Again, forms appeared and disappeared. (Pause.) In your terms of time, however, the dream bodies took on physical forms. Physical reproduction was impossible. That did not happen to all of the species at once, however. For a while, then, the earth had a mixed population of species who had completely taken on physical forms, and species who had not. The forms, however, whether physical or not, were complete in themselves. Birds were birds, and fish fish.

(9:30.) In the beginning there were also species of various other kinds: combinations of man-animal and animal-man, and many other "crossbreed" species, some of fairly long duration in your terms. This applies to all areas.
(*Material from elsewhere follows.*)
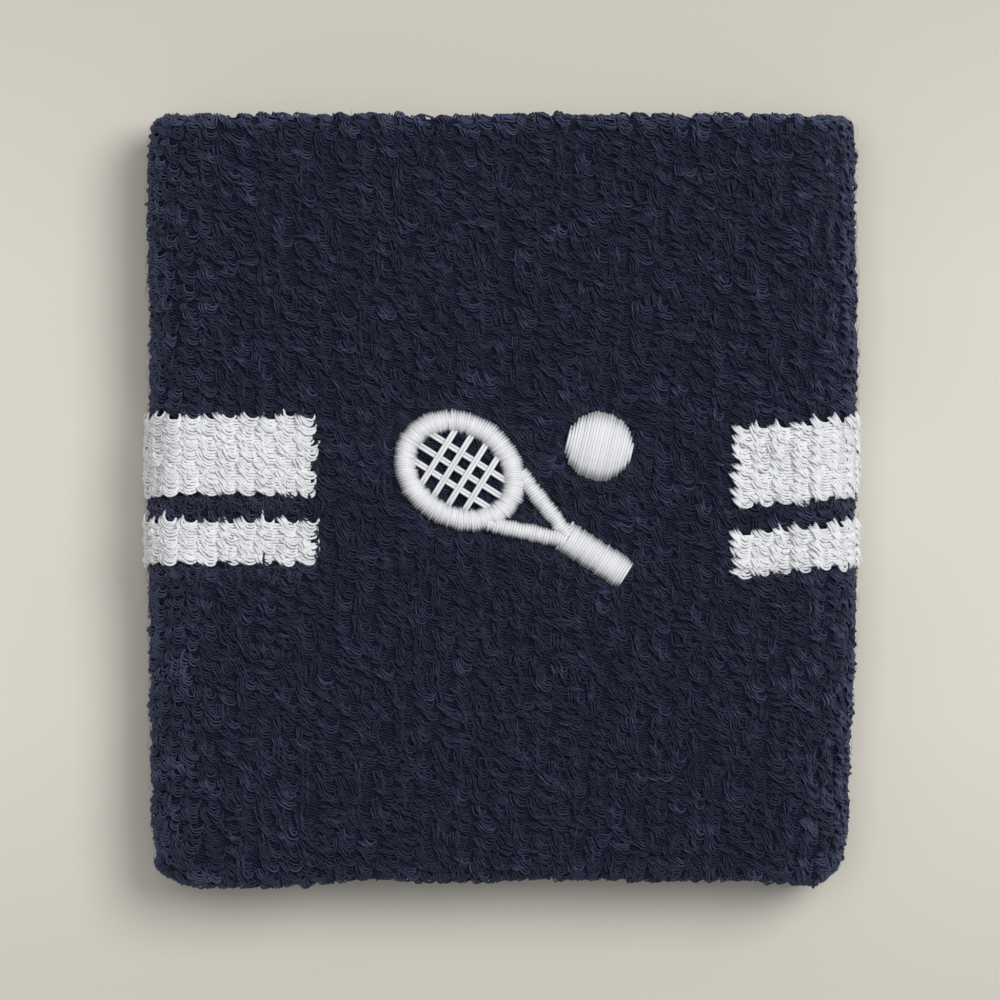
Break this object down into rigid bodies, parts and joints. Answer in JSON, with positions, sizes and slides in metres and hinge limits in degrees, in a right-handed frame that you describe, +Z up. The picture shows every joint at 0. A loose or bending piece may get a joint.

There were dream trees, with dream foliage, that gradually became aware within that dream (with gentle emphasis), turning physical, focusing more and more in physical reality, until their dream seeds finally brought forth physical trees.


jbseth 

Deb

Fantastic description of the birth of consciousness and physical reality. Just beautiful. And this:

Quote from: Seth
Your closest approximation - and it is an approximation only - of the state of being that existed before the universe was formed is the dream state. (Long pause.) In that state before the beginning, your consciousness existed free of space and time, aware of immense probabilities.

made me think of a baby in utero. While no one can what say for sure is in a fetus's mind, I've heard it described that they are in a perpetual dream state. Babies are supposedly not fully self-aware until a certain age (15-24 months, before that they are in a Delta/deep sleep state).They are not aware of themselves as separate from their environment. Then they begin waking from the dream—a birth of consciousness that seems to mimic Seth's explanation of creation. As above, so below?